If you look at what’s happening on crowdfunding services, 3D printing appears to be another industry sector closing in on primetime. There’s several projects associated with the sector that appear to have attracted multiples of their original funding goals, suggesting a lot of cash is being thrown in their direction.
That’s no great surprise considering the speed with which 3D printing is evolving into an actively used technology. You will see 3D printers now in some US libraries while the US Postal Service in July released a white paper in which it predicts it can make $485 million from offering 3D printing services, similar to those online services offered by the likes of 3D Hubs.
This means the technology is heading out of the labs and onto the high street, making it reasonable to expect 3D printing services at your local Cartridge World, and also making it probable 3D printers will fall in price, new materials will be made available, and the subsequent evolution of a proto-industry supplying 3D reference designs for key markets (for example, education, toys, games and home DIY sectors).
“The total 3D printing industry was valued at around $3 billion in 2013 and is expected to grow to $16.2 billion by 2018,” says USPS.
The growing interest 3D is reflected in several current crowdfunding projects, including:
MOTA 3D Printer
This latest Kickstarter funding round aims to raise $100,000 in order to launch an affordable 3D printer priced from $99. That’s a significant aim, given the cheapest such systems available today seem to be priced at a minuimum $299. The system prints objects up to 6.10 inches wide x 6.10 inches long x 6.5 inches high.

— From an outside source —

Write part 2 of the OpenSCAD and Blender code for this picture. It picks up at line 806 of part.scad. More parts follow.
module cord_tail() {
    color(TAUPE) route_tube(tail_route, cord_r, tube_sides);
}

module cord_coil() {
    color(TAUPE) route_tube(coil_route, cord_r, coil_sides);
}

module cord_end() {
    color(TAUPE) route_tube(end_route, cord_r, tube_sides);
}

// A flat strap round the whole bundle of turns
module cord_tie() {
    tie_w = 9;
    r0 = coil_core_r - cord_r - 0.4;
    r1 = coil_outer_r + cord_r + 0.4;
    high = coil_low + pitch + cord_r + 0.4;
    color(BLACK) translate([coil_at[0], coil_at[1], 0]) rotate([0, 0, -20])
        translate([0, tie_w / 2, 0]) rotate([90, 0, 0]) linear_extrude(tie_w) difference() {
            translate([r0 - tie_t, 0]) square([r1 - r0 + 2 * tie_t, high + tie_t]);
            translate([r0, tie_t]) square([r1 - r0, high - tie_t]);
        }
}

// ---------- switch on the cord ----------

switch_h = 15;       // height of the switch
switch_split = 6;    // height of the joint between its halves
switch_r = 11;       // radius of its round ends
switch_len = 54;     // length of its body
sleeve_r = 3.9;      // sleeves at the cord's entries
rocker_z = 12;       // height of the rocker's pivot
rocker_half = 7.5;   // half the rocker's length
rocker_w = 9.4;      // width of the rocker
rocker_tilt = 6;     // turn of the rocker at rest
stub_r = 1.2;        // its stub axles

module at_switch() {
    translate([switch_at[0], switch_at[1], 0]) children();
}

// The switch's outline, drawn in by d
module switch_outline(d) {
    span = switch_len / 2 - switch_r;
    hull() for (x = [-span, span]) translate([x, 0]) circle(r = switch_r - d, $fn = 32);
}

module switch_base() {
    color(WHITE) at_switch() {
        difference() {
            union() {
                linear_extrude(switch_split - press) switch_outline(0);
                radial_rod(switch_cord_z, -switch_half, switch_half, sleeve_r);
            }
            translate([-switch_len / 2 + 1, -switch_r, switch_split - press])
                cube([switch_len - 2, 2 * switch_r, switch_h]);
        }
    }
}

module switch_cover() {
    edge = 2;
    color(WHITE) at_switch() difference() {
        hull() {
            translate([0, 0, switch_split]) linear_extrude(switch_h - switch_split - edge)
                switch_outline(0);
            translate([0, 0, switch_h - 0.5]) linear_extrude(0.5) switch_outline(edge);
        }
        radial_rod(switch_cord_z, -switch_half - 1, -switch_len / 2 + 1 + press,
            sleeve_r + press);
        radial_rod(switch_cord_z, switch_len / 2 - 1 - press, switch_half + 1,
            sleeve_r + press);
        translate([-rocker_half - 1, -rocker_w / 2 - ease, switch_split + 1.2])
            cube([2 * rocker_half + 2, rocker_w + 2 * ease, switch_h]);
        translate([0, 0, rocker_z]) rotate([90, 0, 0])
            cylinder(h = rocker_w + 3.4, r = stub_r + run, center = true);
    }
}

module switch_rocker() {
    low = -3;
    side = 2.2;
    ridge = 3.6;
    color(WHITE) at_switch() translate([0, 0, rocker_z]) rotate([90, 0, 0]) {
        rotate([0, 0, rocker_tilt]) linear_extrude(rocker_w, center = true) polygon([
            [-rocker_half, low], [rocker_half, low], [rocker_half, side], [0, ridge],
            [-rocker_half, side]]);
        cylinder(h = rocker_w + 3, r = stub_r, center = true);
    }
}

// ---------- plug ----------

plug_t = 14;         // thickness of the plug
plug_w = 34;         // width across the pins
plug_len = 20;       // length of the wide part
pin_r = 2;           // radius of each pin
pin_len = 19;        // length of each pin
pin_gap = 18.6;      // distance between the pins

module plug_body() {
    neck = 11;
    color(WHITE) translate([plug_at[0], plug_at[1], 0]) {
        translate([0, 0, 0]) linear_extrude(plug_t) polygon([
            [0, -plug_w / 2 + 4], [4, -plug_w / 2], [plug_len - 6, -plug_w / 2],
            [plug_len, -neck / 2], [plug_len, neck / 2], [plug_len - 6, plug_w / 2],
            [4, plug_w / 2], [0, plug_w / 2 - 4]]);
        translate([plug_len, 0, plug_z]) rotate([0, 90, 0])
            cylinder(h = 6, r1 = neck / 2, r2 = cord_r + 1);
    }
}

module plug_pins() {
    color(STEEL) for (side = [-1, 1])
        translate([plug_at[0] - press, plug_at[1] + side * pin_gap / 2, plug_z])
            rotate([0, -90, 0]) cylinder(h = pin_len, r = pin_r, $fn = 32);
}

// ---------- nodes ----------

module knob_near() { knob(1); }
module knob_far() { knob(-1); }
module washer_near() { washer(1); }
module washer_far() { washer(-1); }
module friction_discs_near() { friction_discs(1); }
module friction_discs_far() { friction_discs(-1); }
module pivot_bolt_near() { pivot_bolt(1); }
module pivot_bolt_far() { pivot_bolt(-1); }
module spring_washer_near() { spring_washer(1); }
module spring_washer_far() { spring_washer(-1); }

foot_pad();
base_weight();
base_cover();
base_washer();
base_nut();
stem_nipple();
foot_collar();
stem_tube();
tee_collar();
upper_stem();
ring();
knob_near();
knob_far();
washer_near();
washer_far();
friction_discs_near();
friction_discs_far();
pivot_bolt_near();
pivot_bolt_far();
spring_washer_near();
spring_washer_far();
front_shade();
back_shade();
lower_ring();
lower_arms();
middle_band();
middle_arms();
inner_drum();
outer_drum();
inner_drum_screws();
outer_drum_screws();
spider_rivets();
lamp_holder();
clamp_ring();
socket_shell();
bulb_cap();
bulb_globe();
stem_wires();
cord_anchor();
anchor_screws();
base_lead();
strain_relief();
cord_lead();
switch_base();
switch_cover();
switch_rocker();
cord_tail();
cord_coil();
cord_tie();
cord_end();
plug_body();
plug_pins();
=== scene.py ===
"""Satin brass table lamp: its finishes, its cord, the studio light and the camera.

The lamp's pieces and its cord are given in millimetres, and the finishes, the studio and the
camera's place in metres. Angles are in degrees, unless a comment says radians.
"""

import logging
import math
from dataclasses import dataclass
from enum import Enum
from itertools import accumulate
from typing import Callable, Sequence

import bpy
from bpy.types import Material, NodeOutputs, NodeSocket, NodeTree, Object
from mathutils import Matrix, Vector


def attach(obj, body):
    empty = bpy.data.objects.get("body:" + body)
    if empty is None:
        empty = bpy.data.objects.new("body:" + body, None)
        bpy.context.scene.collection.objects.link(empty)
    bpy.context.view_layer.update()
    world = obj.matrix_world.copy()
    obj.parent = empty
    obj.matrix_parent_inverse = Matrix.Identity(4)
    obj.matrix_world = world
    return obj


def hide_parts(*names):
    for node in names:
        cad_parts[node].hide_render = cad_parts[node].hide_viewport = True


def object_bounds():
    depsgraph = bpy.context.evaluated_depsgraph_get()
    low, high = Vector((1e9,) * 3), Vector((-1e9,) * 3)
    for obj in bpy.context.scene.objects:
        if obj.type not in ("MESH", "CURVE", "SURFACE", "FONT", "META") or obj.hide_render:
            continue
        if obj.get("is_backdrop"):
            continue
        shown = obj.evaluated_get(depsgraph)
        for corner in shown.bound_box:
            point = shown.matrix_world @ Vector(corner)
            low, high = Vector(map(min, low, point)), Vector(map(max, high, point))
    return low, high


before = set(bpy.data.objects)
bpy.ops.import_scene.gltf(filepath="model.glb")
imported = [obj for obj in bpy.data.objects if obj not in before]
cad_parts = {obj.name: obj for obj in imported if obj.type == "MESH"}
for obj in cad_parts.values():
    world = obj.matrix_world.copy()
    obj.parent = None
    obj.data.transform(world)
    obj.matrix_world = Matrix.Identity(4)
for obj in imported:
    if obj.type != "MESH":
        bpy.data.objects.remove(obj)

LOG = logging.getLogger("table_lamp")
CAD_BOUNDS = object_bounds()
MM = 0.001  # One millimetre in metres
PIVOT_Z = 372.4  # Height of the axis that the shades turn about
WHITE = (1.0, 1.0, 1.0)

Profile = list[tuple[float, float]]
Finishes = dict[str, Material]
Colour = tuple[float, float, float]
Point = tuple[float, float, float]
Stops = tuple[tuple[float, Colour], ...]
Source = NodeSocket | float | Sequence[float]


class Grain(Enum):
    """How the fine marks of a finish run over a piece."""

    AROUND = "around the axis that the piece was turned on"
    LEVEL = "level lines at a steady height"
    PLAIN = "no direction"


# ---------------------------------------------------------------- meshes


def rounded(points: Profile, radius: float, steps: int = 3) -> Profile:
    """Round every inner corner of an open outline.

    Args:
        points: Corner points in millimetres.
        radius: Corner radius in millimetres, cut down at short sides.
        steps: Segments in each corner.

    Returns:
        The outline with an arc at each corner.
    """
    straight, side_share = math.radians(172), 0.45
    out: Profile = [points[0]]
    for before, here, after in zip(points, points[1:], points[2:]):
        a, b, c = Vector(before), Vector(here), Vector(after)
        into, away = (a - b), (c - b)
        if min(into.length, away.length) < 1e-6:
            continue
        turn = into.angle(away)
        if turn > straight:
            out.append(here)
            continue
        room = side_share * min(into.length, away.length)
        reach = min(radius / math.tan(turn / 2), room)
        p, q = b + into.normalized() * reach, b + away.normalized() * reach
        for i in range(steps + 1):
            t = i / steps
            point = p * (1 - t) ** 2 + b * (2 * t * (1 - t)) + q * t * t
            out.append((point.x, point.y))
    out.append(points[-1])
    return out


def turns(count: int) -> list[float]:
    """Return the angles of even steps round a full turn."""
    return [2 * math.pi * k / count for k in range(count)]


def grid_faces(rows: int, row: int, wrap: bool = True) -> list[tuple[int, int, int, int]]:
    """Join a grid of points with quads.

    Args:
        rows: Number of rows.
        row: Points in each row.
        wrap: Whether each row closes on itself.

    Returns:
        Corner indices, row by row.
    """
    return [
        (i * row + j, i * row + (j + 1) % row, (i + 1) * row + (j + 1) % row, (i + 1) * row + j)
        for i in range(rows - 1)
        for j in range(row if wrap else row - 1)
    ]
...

You can read more about this project here, but with 28 days (at time of writing) to go it has already raised over $62,000 of its funding goal.
Also on Kickstarter, Printeer is a 3D printer for kids and schools. With just 29-hours to go until the funding round closed, the project had picked up $114,345 in funding – far above its original $50,000 goal. The concept is pretty simple – it’s a 3D printer that links up with a smartphone or tablet and allows children to create a design and then print it on the printer. More on this here.

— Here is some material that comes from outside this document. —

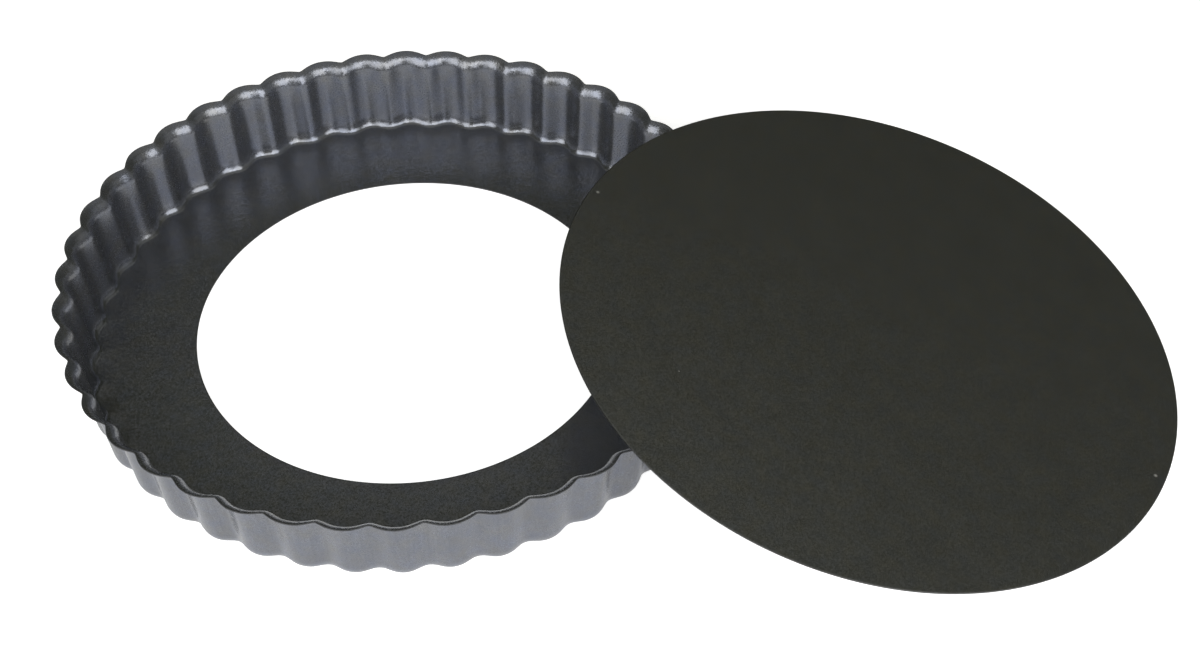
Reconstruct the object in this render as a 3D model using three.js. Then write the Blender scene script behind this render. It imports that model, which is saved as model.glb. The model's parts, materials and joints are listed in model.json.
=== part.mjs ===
// Loose-bottomed fluted tart pan, in millimetres, +Z up.
// Two pieces: a fluted ring pressed from one sheet, with an inward ledge round a large hole, and a flat
// loose base. The ring stands on the table. The base leans on its rim, with its far edge on the table.
// The row runs along +X from the ring to the base, and the origin is the bottom centre of the whole row.
import * as THREE from "three";

// Ring
const FLUTES = 44;
const RIM_RADIUS = 140; // out to the top edge of the lip at a flute's crest
const RING_HEIGHT = 36.8;
const RING_SHEET = 0.6;
const HOLE_RADIUS = 88.5;
const FOOT_RADIUS = 132.8; // inside foot of the wall at a flute's crest
const FOOT_FLUTE_DEPTH = 2.65;
const RIM_FLUTE_DEPTH = 2.6;
const RIDGE_SHARPNESS = 0.1; // 0 gives a plain cosine; more makes the ridges between flutes narrower
const FOOT_FILLET = { reach: 2.8, rise: 6 }; // across the ledge, and up the wall
const LIP_REACH = 4.3; // from the wall out to the lip's edge at a crest
const CREST_LIP = { radius: 5.4, sweep: THREE.MathUtils.degToRad(78.5), drop: 0 };
const RIDGE_LIP = { radius: 6, sweep: THREE.MathUtils.degToRad(69.3), drop: 0.35 };
const LIP_STRETCH = 1.15; // the lip's curve is this much taller than a circle

// Base
const BASE_RADIUS = 127.8;
const BASE_SHEET = 0.7;
const BASE_TILT = THREE.MathUtils.degToRad(11.76);
const REST_GAP = 0.3;

// Fineness of the facets
const STEPS_PER_FLUTE = 6;
const FILLET_STEPS = 2;
const LIP_STEPS = 3;
const BASE_SEGMENTS = 132;

const coating = new THREE.MeshStandardMaterial({ color: 0x3c3d3f, roughness: 0.35, metalness: 0.8 });

// A flute runs from ridge to ridge with its crest outward. The wave is highest, 0, at the crest and
// -1 at the ridge, and ridgeShare goes the other way, from 0 to 1.
function wave(angle) {
  const turn = FLUTES * angle;
  return (Math.cos(turn) - RIDGE_SHARPNESS * Math.cos(2 * turn) - (1 - RIDGE_SHARPNESS)) / 2;
}

function waveSlope(angle) {
  const turn = FLUTES * angle;
  return (FLUTES * (2 * RIDGE_SHARPNESS * Math.sin(2 * turn) - Math.sin(turn))) / 2;
}

function ridgeShare(angle) {
  return (1 - Math.cos(FLUTES * angle)) / 2;
}

// Point of the sheet at an angle round the ring: on the wall's inner face at a height, moved outward
// at right angles to the fluted wall by an offset.
function wallPoint(angle, height, offset) {
  const rise = (height - RING_SHEET) / (RING_HEIGHT - RING_SHEET);
  const rimWallRadius = RIM_RADIUS - LIP_REACH;
  const depth = THREE.MathUtils.lerp(FOOT_FLUTE_DEPTH, RIM_FLUTE_DEPTH, rise);
  const radius = THREE.MathUtils.lerp(FOOT_RADIUS, rimWallRadius, rise) + depth * wave(angle);
  const slope = (depth * waveSlope(angle)) / radius;
  const length = Math.hypot(1, slope);
  return { out: radius + offset / length, along: (-slope * offset) / length, height };
}

// Rows of the pressed section from the hole to the lip's edge. Each gives, at an angle, the offset
// and height of the inner face, and the tilt of its normal: 90 degrees is up and 0 is level.
function sectionRows() {
  const rows = [];
  for (let i = 0; i <= FILLET_STEPS; i++) {
    const turn = (Math.PI / 2) * (1 - i / FILLET_STEPS);
    rows.push(() => ({
      tilt: Math.atan2(FOOT_FILLET.reach * Math.sin(turn), FOOT_FILLET.rise * Math.cos(turn)),
      offset: -FOOT_FILLET.reach * (1 - Math.cos(turn)),
      height: RING_SHEET + FOOT_FILLET.rise * (1 - Math.sin(turn)),
    }));
  }
  for (let i = 0; i <= LIP_STEPS; i++) {
    rows.push((angle) => {
      const share = ridgeShare(angle);
      const radius = THREE.MathUtils.lerp(CREST_LIP.radius, RIDGE_LIP.radius, share);
      const sweep = THREE.MathUtils.lerp(CREST_LIP.sweep, RIDGE_LIP.sweep, share);
      const drop = THREE.MathUtils.lerp(CREST_LIP.drop, RIDGE_LIP.drop, share);
      const turn = (sweep * i) / LIP_STEPS;
      return {
        tilt: Math.atan2(Math.sin(turn), LIP_STRETCH * Math.cos(turn)),
        offset: radius * (1 - Math.cos(turn)),
        height: RING_HEIGHT - drop - LIP_STRETCH * radius * (Math.sin(sweep) - Math.sin(turn)),
      };
    });
  }
  return rows;
}

function innerPoint(row, angle) {
  const { offset, height } = row(angle);
  return wallPoint(angle, height, offset);
}

function outerPoint(row, angle) {
  const { tilt, offset, height } = row(angle);
  const point = wallPoint(angle, height, offset + RING_SHEET * Math.cos(tilt));
  return { ...point, height: height - RING_SHEET * Math.sin(tilt) };
}

function holePoint(height) {
  return { out: HOLE_RADIUS, along: 0, height };
}

// The closed section: under the ledge from the hole outward, up the outer face, round the lip's edge
// and back down the inner face to the hole.
function sectionPoints(angle) {
  const rows = sectionRows();
  const outer = rows.map((row) => outerPoint(row, angle));
  const inner = rows.map((row) => innerPoint(row, angle)).reverse();
  return [holePoint(0), ...outer, ...inner, holePoint(RING_SHEET), holePoint(0)];
}

function flutedRing() {
  const crestSection = sectionPoints(0).map((point) => new THREE.Vector2(point.out, point.height));
  const segments = FLUTES * STEPS_PER_FLUTE;
  const geometry = new THREE.LatheGeometry(crestSection, segments);
  const position = geometry.getAttribute("position");
  for (let i = 0; i <= segments; i++) {
    const angle = ((i % segments) / segments) * 2 * Math.PI;
    sectionPoints(angle).forEach(({ out, along, height }, j) => {
      const x = out * Math.cos(angle) - along * Math.sin(angle);
      const y = out * Math.sin(angle) + along * Math.cos(angle);
      position.setXYZ(i * crestSection.length + j, x, y, height);
    });
  }
  geometry.computeVertexNormals();
  const ring = new THREE.Mesh(geometry, coating);
  ring.name = "fluted_ring";
  return ring;
}

function looseBase() {
  const geometry = new THREE.CylinderGeometry(BASE_RADIUS, BASE_RADIUS, BASE_SHEET, BASE_SEGMENTS);
  geometry.rotateX(Math.PI / 2);
  geometry.translate(0, 0, BASE_SHEET / 2);
  const base = new THREE.Mesh(geometry, coating);
  base.name = "loose_base";
  return base;
}

// A ridge faces the base, so the base lies on the crests at either side of it.
const ring = flutedRing();
const halfFlute = Math.PI / FLUTES;
ring.rotation.z = halfFlute;

const base = looseBase();
const baseRise = BASE_RADIUS * Math.sin(BASE_TILT);
const restingHeight = RING_HEIGHT + REST_GAP / Math.cos(BASE_TILT);
base.rotation.y = BASE_TILT;
base.position.x = RIM_RADIUS * Math.cos(halfFlute) + (restingHeight - baseRise) / Math.tan(BASE_TILT);
base.position.z = baseRise;

const row = new THREE.Group();
row.add(ring, base);
const extent = new THREE.Box3().setFromObject(row, true);
row.position.x = -(extent.min.x + extent.max.x) / 2;
row.position.z = -extent.min.z;

const tartPan = new THREE.Group();
tartPan.add(row);

export default tartPan;
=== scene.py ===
# Looks of a loose-bottomed fluted tart pan: a pressed, coated ring with its flat base leaning on the rim.
# Every length is in metres. The ring stands on the table and the base leans towards it along -X.
import json
import math
from types import SimpleNamespace

import bpy
import numpy as np
from mathutils import Matrix, Vector


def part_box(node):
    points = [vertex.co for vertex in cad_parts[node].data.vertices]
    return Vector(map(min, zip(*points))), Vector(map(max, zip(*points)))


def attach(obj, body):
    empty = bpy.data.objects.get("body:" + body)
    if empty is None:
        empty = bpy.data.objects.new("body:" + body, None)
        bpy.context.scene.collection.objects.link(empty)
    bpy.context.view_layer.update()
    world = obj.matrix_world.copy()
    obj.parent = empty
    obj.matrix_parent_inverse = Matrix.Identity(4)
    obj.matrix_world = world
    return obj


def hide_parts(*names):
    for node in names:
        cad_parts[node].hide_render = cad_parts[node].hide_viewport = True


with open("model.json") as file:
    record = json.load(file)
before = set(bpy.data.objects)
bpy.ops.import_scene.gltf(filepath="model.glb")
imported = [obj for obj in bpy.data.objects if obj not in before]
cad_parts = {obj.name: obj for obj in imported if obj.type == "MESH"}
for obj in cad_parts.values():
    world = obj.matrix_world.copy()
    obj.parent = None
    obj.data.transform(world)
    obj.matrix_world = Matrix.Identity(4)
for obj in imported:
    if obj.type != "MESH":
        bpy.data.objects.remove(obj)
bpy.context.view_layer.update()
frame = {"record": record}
MM = 0.001
MICRON = 0.000001

mounts = {m["name"]: m for m in frame["record"]["mounts"]}
ring_low, ring_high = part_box("fluted_ring")
base_low, base_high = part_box("loose_base")

# Ring, pressed from one sheet: the driving sizes of the flutes, the fillet and the lip. A flute runs from
# ridge to ridge, with its crest outward.
FLUTES = 44
HALF_FLUTE = math.pi / FLUTES
RING_CENTRE = (ring_low + ring_high) / 2
RING_HEIGHT = ring_high.z
RING_SHEET = mounts["base_seat"]["pos_m"][2]
HOLE_RADIUS = 88.5 * MM
FOOT_RADIUS = 132.8 * MM
FOOT_FLUTE_DEPTH = 2.65 * MM
RIM_FLUTE_DEPTH = 2.6 * MM
RIDGE_SHARPNESS = 0.1
FILLET_REACH = 2.8 * MM
FILLET_RISE = 6 * MM
LIP_REACH = 4.3 * MM
CREST_LIP_RADIUS = 5.4 * MM
RIDGE_LIP_RADIUS = 6 * MM
CREST_LIP_SWEEP = math.radians(78.5)
RIDGE_LIP_SWEEP = math.radians(69.3)
RIDGE_LIP_DROP = 0.35 * MM
LIP_STRETCH = 1.15
LIP_UNDER_EDGE = RING_SHEET * math.cos(math.atan(math.tan(CREST_LIP_SWEEP) / LIP_STRETCH))
RIM_RADIUS = (ring_high.y - ring_low.y) / 2 / math.cos(HALF_FLUTE) - LIP_UNDER_EDGE
CREST_UNEVENNESS = 0.12 * MM

# Base, a flat disc.
BASE_TOP = Vector(mounts["base_top"]["pos_m"])
BASE_NORMAL = Vector(mounts["base_top"]["axis"]).normalized()
BASE_SHEET = (BASE_TOP - Vector(mounts["base_underside"]["pos_m"])).dot(BASE_NORMAL)
BASE_MIDDLE = BASE_TOP - BASE_NORMAL * BASE_SHEET
BASE_RADIUS = (base_high.y - base_low.y) / 2

# Marks on the base's top face, where it was hanging while it was coated, and one speck: distance from
# its middle, bearing in degrees counted from its low side, and radius. Each is a small hollow whose
# colour is painted near white, a painted highlight.
BASE_MARKS = [
    (124.6 * MM, 163.3, 1.1 * MM),
    (123.6 * MM, -20.5, 1.1 * MM),
    (89.9 * MM, -145.6, 0.4 * MM),
]

# Fineness of the meshes. The last row of a flat face lies just inside its rim, so that smooth shading
# doesn't bend the face's light.
STEPS_PER_FLUTE = 28
FILLET_STEPS = 8
WALL_STEPS = 4
LIP_STEPS = 12
LEDGE_STEPS = 6
EDGE_STEPS = 6
BASE_SEGMENTS = 264
BASE_RINGS = 12
LAST_FLAT_SHARE = 0.997

# Camera: it looks at a point on the table between the two pieces.
CAMERA_AZIMUTH = math.radians(8.806)
CAMERA_ELEVATION = math.radians(45.675)
CAMERA_ROLL = math.radians(-0.401)
CAMERA_DISTANCE = 752.85 * MM
CAMERA_TARGET = Vector((RING_CENTRE.x + 80.55 * MM, 10.42 * MM, 0))
CAMERA_LENS_MM = 53.4
SENSOR_MM = 36
NEAREST_SEEN = 10 * MM
FARTHEST_SEEN = 50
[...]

3D printed autoparts store
Another innovative implementation of 3D printing is the brainchild of graduate, Landon Crist. He has turned to Indiegogo to raise funding for a 3D printed auto parts store. There could be potential to the idea (and we must stress we’re not investment advisors) because as new materials become printable using these technologies, so too will new components be made available – you won’t be confined to plastics. However, his notion may be too far ahead of where the technology is right now, as he’s raised just $20 of his $250,000 goal.
There’s plenty of examples to illustrate growing interest in the sector, but as with everything, due diligence should be made before you make any significant investment in any sector.